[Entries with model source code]
--- Begin ---

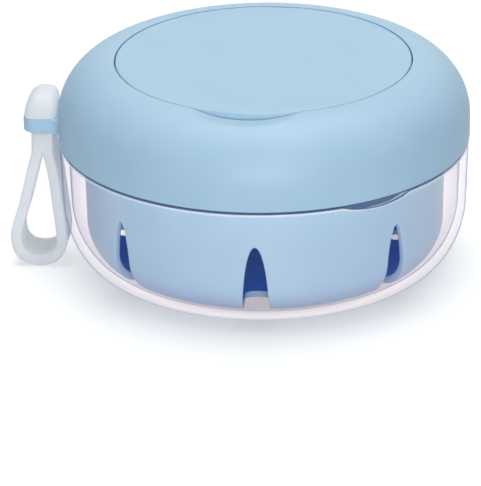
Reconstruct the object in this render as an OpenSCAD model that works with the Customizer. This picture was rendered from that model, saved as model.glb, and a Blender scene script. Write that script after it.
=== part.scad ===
// Round denture case: a clear bowl, a strainer basket that hangs in it, and a domed lid
// with a flip-up mirror cover and a silicone carrying strap.
// Millimetres. The origin is the centre of the bowl's underside and +Z is up. The cover
// opens at the front, which is -Y, and the strap hangs at the left, which is -X.

/* [Bowl] */
// Outer diameter of the bowl at its rim
bowl_d = 99.6; // [96:0.2:106]
// Height of the bowl's rim above the table
bowl_h = 31.6; // [30:0.2:40]
// Thickness of the bowl's side wall
bowl_wall = 2; // [1.7:0.1:2.4]
// Thickness of the bowl's floor
bowl_floor = 1.5; // [1.2:0.1:2.4]
// How far the side leans in between the rim and the rounded bottom
bowl_lean = 0.5; // [0:0.1:1.5]
// Width of the rounded bottom, measured along the radius
bowl_corner_w = 11.7; // [8:0.1:13]
// Height of the rounded bottom
bowl_corner_h = 17; // [12:0.5:20]
// Thickness of the thin lip that stands round the basket's flange
rim_lip_t = 0.8; // [0.6:0.1:1]
// Height of that lip above the flange's seat
rim_lip_h = 0.4; // [0.2:0.1:0.8]
// Width of the finger notch in the rim
notch_w = 19; // [12:0.5:24]
// Depth of the finger notch
notch_depth = 1.4; // [0.8:0.1:2.4]
// Direction of the finger notch, anticlockwise from +X
notch_angle = 310; // [280:1:340]

/* [Basket] */
// Water space between the basket's side and the bowl's wall
basket_gap = 3.8; // [2.5:0.1:5]
// Gap under the basket, above the bowl's floor
basket_rise = 0.5; // [0.4:0.1:1.5]
// Thickness of the basket's side wall
basket_wall = 1.6; // [1.2:0.1:2]
// Thickness of the basket's floor
basket_floor = 1.6; // [1.2:0.1:2]
// How far the basket's side leans in between its flange and its rounded bottom
basket_lean = 0.4; // [0:0.1:1]
// Width of the basket's rounded bottom, measured along the radius
basket_corner_w = 7.6; // [7:0.1:13]
// Height of the basket's rounded bottom
basket_corner_h = 9; // [8:0.5:14]
// Thickness of the flange that hangs on the bowl's rim
flange_t = 0.9; // [0.7:0.1:1.2]
// Clearance between the flange's edge and the bowl's lip
flange_fit = 0.2; // [0.1:0.05:0.3]
// Number of drain slots round the basket
slot_count = 7; // [4:1:7]
// Angle between neighbouring drain slots
slot_step = 49; // [40:0.2:51.4]
// Width of a drain slot at the basket's underside
slot_w = 6.3; // [4.5:0.1:8]
// Height of a drain slot above the basket's underside
slot_h = 18.6; // [12:0.2:20]
// How far a drain slot runs into the floor, measured in from the basket's side
slot_run = 13.5; // [10.5:0.5:18]
// Direction of the middle of the row of drain slots, anticlockwise from +X
slot_angle = 274.2; // [265:0.2:285]
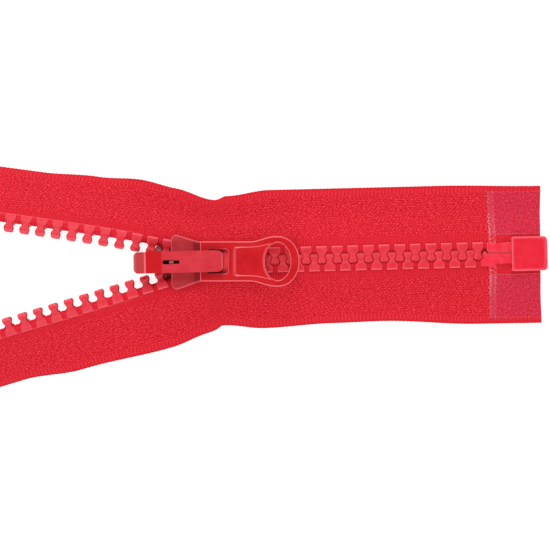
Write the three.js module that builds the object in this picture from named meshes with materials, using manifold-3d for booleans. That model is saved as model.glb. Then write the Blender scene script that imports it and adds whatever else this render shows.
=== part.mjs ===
// A separating zipper with moulded plastic teeth, partly open and lying flat.
// Millimetres, +Z up. The origin is at the centre of the retainer box's underside.
// The closed chain runs along -X from the box, through the slider, and then the two rows part.
// "Upper" is the row on the +Y side and "lower" the row on the -Y side.

import * as THREE from "three";
import { mergeVertices } from "three/addons/utils/BufferGeometryUtils.js";
import Module from "manifold-3d";

const wasm = await Module();
wasm.setup();

// ---- Driving dimensions ----

const PITCH = 3.63; // from tooth to tooth along one row
const TEETH = 39; // in each row
const CHAIN_Z = 2.5; // height of the closed chain's mid-plane
const GAP = 0.3; // clearance between neighbouring pieces

const TOOTH = {
  thickness: 2.4,
  flange: 2.9, // distance of the outer face from the row's axis
  shoulder: 1.25, // where the body narrows into the neck
  bodyHalf: 1.25,
  neckHalf: 0.6,
  headHalf: 0.88,
  tip: -0.92, // the head reaches past the row's axis
};
const CORD = { radius: 0.7, offset: 2.2 };
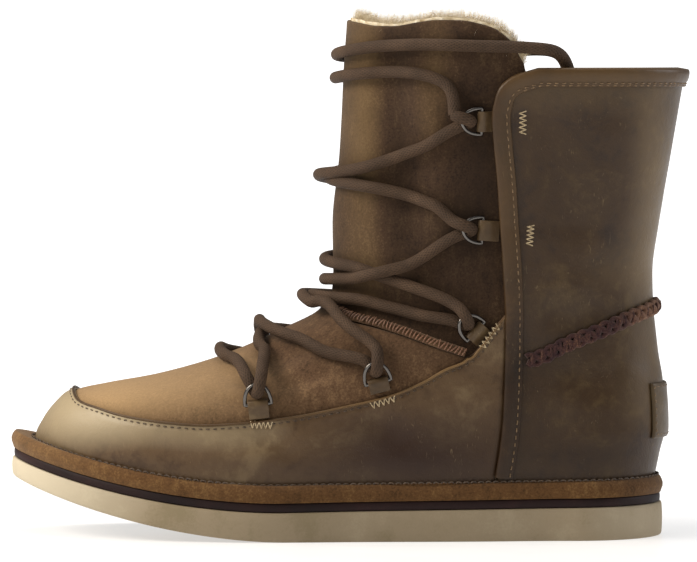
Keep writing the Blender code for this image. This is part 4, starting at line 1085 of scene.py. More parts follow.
@dataclass(frozen=True)
class CurlyFleece:
    """Sheared fleece lining: cream, very soft, lit through at its edge and dark only between its curls, where the
    darkness is painted shade.
    """

    name: str
    dark: str
    base: str
    light: str

    def make(self) -> bpy.types.Material:
        """Builds the material."""
        made, tree, shader = new_material(self.name)
        place = add_node(tree, "ShaderNodeTexCoord").outputs["Object"]
        curls = add_node(
            tree, "ShaderNodeTexVoronoi", {"Vector": place, "Scale": 1000.0 / 2.6}, feature="SMOOTH_F1"
        ).outputs["Distance"]
        strands = patterned(tree, place, 0.7, 3.0, 0.7, 1.5)
        # Colour darkens in the hollows between the raised curls: painted shade.
        spread = mathed(tree, "ADD", mathed(tree, "MULTIPLY", curls, -0.6), mathed(tree, "MULTIPLY", strands, 0.8))
        colour = ramp(tree, mathed(tree, "ADD", spread, 0.4), [(0.30, self.dark), (0.52, self.base), (0.75, self.light)])
        tree.links.new(colour, shader.inputs["Base Color"])
        shader.inputs["Roughness"].default_value = 0.95
        shader.inputs["Specular IOR Level"].default_value = 0.1
        shader.inputs["Sheen Weight"].default_value = 0.5
        shader.inputs["Sheen Roughness"].default_value = 0.6
        shader.inputs["Sheen Tint"].default_value = linear(self.light)
        bumped(tree, shader, [(mathed(tree, "SUBTRACT", 1.0, curls), 0.8), (strands, 0.4)])
        return made


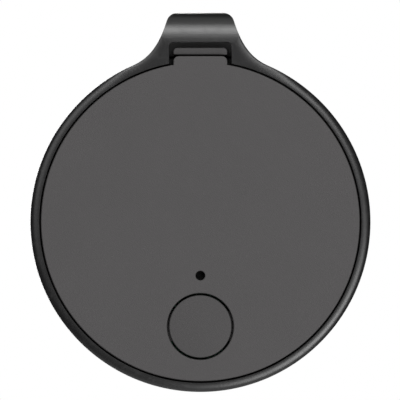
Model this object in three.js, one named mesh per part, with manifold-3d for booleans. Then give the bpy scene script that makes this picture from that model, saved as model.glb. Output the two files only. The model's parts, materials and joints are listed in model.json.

--- End ---

_What the task asks_
The records above should all be quoted exactly, please.

_Response to the exercise_
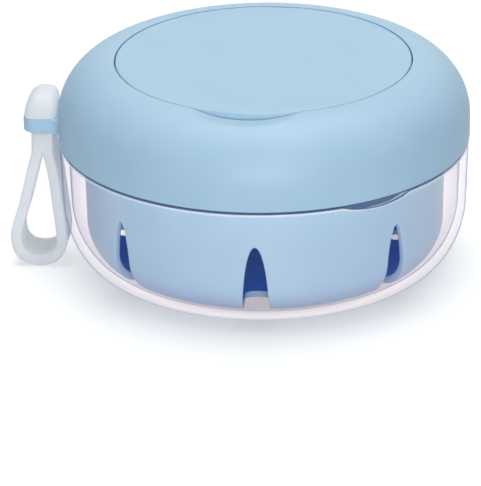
Reconstruct the object in this render as an OpenSCAD model that works with the Customizer. This picture was rendered from that model, saved as model.glb, and a Blender scene script. Write that script after it.
=== part.scad ===
// Round denture case: a clear bowl, a strainer basket that hangs in it, and a domed lid
// with a flip-up mirror cover and a silicone carrying strap.
// Millimetres. The origin is the centre of the bowl's underside and +Z is up. The cover
// opens at the front, which is -Y, and the strap hangs at the left, which is -X.

/* [Bowl] */
// Outer diameter of the bowl at its rim
bowl_d = 99.6; // [96:0.2:106]
// Height of the bowl's rim above the table
bowl_h = 31.6; // [30:0.2:40]
// Thickness of the bowl's side wall
bowl_wall = 2; // [1.7:0.1:2.4]
// Thickness of the bowl's floor
bowl_floor = 1.5; // [1.2:0.1:2.4]
// How far the side leans in between the rim and the rounded bottom
bowl_lean = 0.5; // [0:0.1:1.5]
// Width of the rounded bottom, measured along the radius
bowl_corner_w = 11.7; // [8:0.1:13]
// Height of the rounded bottom
bowl_corner_h = 17; // [12:0.5:20]
// Thickness of the thin lip that stands round the basket's flange
rim_lip_t = 0.8; // [0.6:0.1:1]
// Height of that lip above the flange's seat
rim_lip_h = 0.4; // [0.2:0.1:0.8]
// Width of the finger notch in the rim
notch_w = 19; // [12:0.5:24]
// Depth of the finger notch
notch_depth = 1.4; // [0.8:0.1:2.4]
// Direction of the finger notch, anticlockwise from +X
notch_angle = 310; // [280:1:340]

/* [Basket] */
// Water space between the basket's side and the bowl's wall
basket_gap = 3.8; // [2.5:0.1:5]
// Gap under the basket, above the bowl's floor
basket_rise = 0.5; // [0.4:0.1:1.5]
// Thickness of the basket's side wall
basket_wall = 1.6; // [1.2:0.1:2]
// Thickness of the basket's floor
basket_floor = 1.6; // [1.2:0.1:2]
// How far the basket's side leans in between its flange and its rounded bottom
basket_lean = 0.4; // [0:0.1:1]
// Width of the basket's rounded bottom, measured along the radius
basket_corner_w = 7.6; // [7:0.1:13]
// Height of the basket's rounded bottom
basket_corner_h = 9; // [8:0.5:14]
// Thickness of the flange that hangs on the bowl's rim
flange_t = 0.9; // [0.7:0.1:1.2]
// Clearance between the flange's edge and the bowl's lip
flange_fit = 0.2; // [0.1:0.05:0.3]
// Number of drain slots round the basket
slot_count = 7; // [4:1:7]
// Angle between neighbouring drain slots
slot_step = 49; // [40:0.2:51.4]
// Width of a drain slot at the basket's underside
slot_w = 6.3; // [4.5:0.1:8]
// Height of a drain slot above the basket's underside
slot_h = 18.6; // [12:0.2:20]
// How far a drain slot runs into the floor, measured in from the basket's side
slot_run = 13.5; // [10.5:0.5:18]
// Direction of the middle of the row of drain slots, anticlockwise from +X
slot_angle = 274.2; // [265:0.2:285]
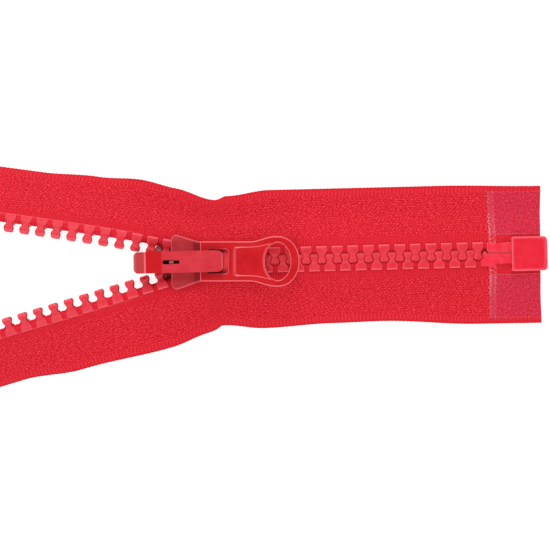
Write the three.js module that builds the object in this picture from named meshes with materials, using manifold-3d for booleans. That model is saved as model.glb. Then write the Blender scene script that imports it and adds whatever else this render shows.
=== part.mjs ===
// A separating zipper with moulded plastic teeth, partly open and lying flat.
// Millimetres, +Z up. The origin is at the centre of the retainer box's underside.
// The closed chain runs along -X from the box, through the slider, and then the two rows part.
// "Upper" is the row on the +Y side and "lower" the row on the -Y side.

import * as THREE from "three";
import { mergeVertices } from "three/addons/utils/BufferGeometryUtils.js";
import Module from "manifold-3d";

const wasm = await Module();
wasm.setup();

// ---- Driving dimensions ----

const PITCH = 3.63; // from tooth to tooth along one row
const TEETH = 39; // in each row
const CHAIN_Z = 2.5; // height of the closed chain's mid-plane
const GAP = 0.3; // clearance between neighbouring pieces

const TOOTH = {
  thickness: 2.4,
  flange: 2.9, // distance of the outer face from the row's axis
  shoulder: 1.25, // where the body narrows into the neck
  bodyHalf: 1.25,
  neckHalf: 0.6,
  headHalf: 0.88,
  tip: -0.92, // the head reaches past the row's axis
};
const CORD = { radius: 0.7, offset: 2.2 };
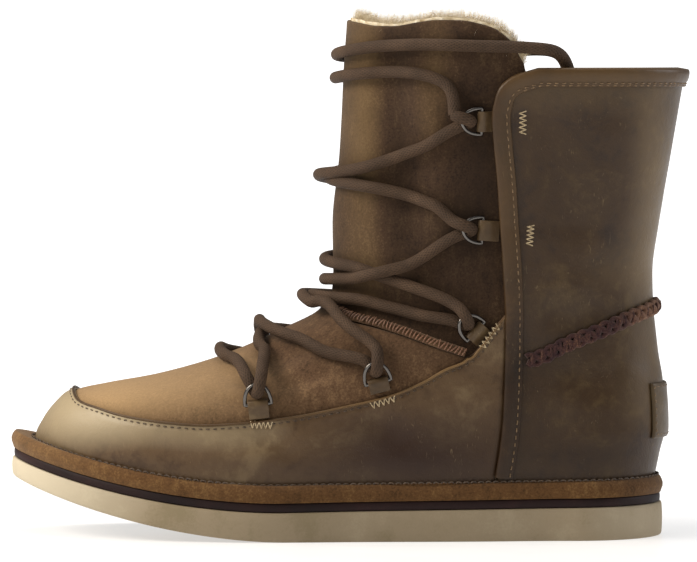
Keep writing the Blender code for this image. This is part 4, starting at line 1085 of scene.py. More parts follow.
@dataclass(frozen=True)
class CurlyFleece:
    """Sheared fleece lining: cream, very soft, lit through at its edge and dark only between its curls, where the
    darkness is painted shade.
    """

    name: str
    dark: str
    base: str
    light: str

    def make(self) -> bpy.types.Material:
        """Builds the material."""
        made, tree, shader = new_material(self.name)
        place = add_node(tree, "ShaderNodeTexCoord").outputs["Object"]
        curls = add_node(
            tree, "ShaderNodeTexVoronoi", {"Vector": place, "Scale": 1000.0 / 2.6}, feature="SMOOTH_F1"
        ).outputs["Distance"]
        strands = patterned(tree, place, 0.7, 3.0, 0.7, 1.5)
        # Colour darkens in the hollows between the raised curls: painted shade.
        spread = mathed(tree, "ADD", mathed(tree, "MULTIPLY", curls, -0.6), mathed(tree, "MULTIPLY", strands, 0.8))
        colour = ramp(tree, mathed(tree, "ADD", spread, 0.4), [(0.30, self.dark), (0.52, self.base), (0.75, self.light)])
        tree.links.new(colour, shader.inputs["Base Color"])
        shader.inputs["Roughness"].default_value = 0.95
        shader.inputs["Specular IOR Level"].default_value = 0.1
        shader.inputs["Sheen Weight"].default_value = 0.5
        shader.inputs["Sheen Roughness"].default_value = 0.6
        shader.inputs["Sheen Tint"].default_value = linear(self.light)
        bumped(tree, shader, [(mathed(tree, "SUBTRACT", 1.0, curls), 0.8), (strands, 0.4)])
        return made


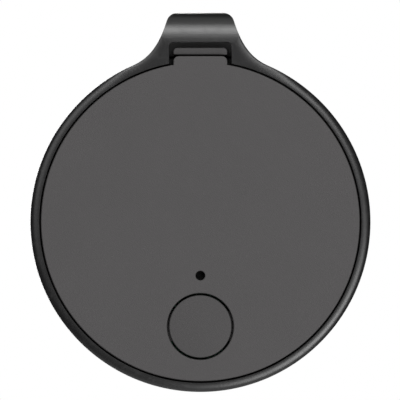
Model this object in three.js, one named mesh per part, with manifold-3d for booleans. Then give the bpy scene script that makes this picture from that model, saved as model.glb. Output the two files only. The model's parts, materials and joints are listed in model.json.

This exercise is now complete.